Soweit die Revisionswerberin vermeint, das von den Vorinstanzen festgestellte Fehlverhalten der Klägerin, das sich dahin zusammenfassen läßt, daß sie die Außendienstmitarbeiter gegeneinander aufbrachte und dadurch - wie das Berufungsgericht zu Recht folgerte - ein gespanntes Betriebsklima herbeiführte, rechtfertige nicht die Kündigung, ist ihr zu erwidern, daß das erhebliche schuldhafte Fehlverhalten der Klägerin die betrieblichen Interessen der beklagten Partei jedenfalls soweit nachteilig berührte, daß sie das wesentliche Interesse der Klägerin an der Aufrechterhaltung des Arbeitsverhältnisses überwogen (vgl SZ 63/198; DRdA 1994/29 [Eypeltauer]).

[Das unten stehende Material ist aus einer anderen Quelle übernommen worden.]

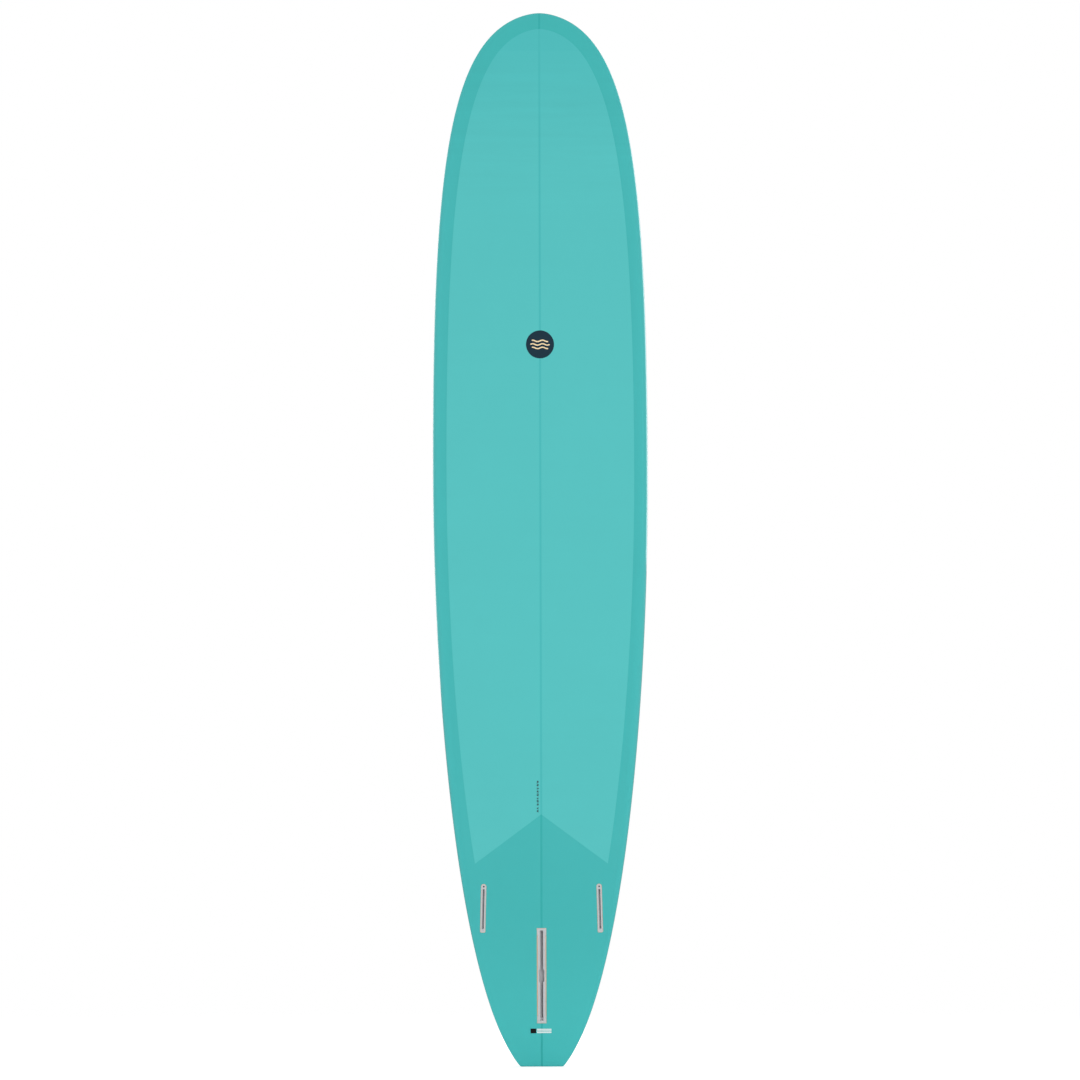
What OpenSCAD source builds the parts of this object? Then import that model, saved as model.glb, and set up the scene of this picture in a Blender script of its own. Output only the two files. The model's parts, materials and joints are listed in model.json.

Die Entscheidung über die Kosten des Revisionsverfahrens beruht auf § 58 Abs 1 Satz 1 ASGG iVm §§ 41, 50 ZPO. Hiebei war mangels rechtzeitiger Bewertung durch die Klägerin gemäß § 56 Abs 2 letzter Satz JN von einem Streitwert des Kündigungsanfechtungsbegehrens von 30.000 S auszugehen; die subsidiäre Vorschrift des § 14 RATG kommt nicht zum Tragen, da der Streitwert nach den gemäß § 4 RATG anzuwendenden §§ 54 bis 59 JN bestimmt werden kann.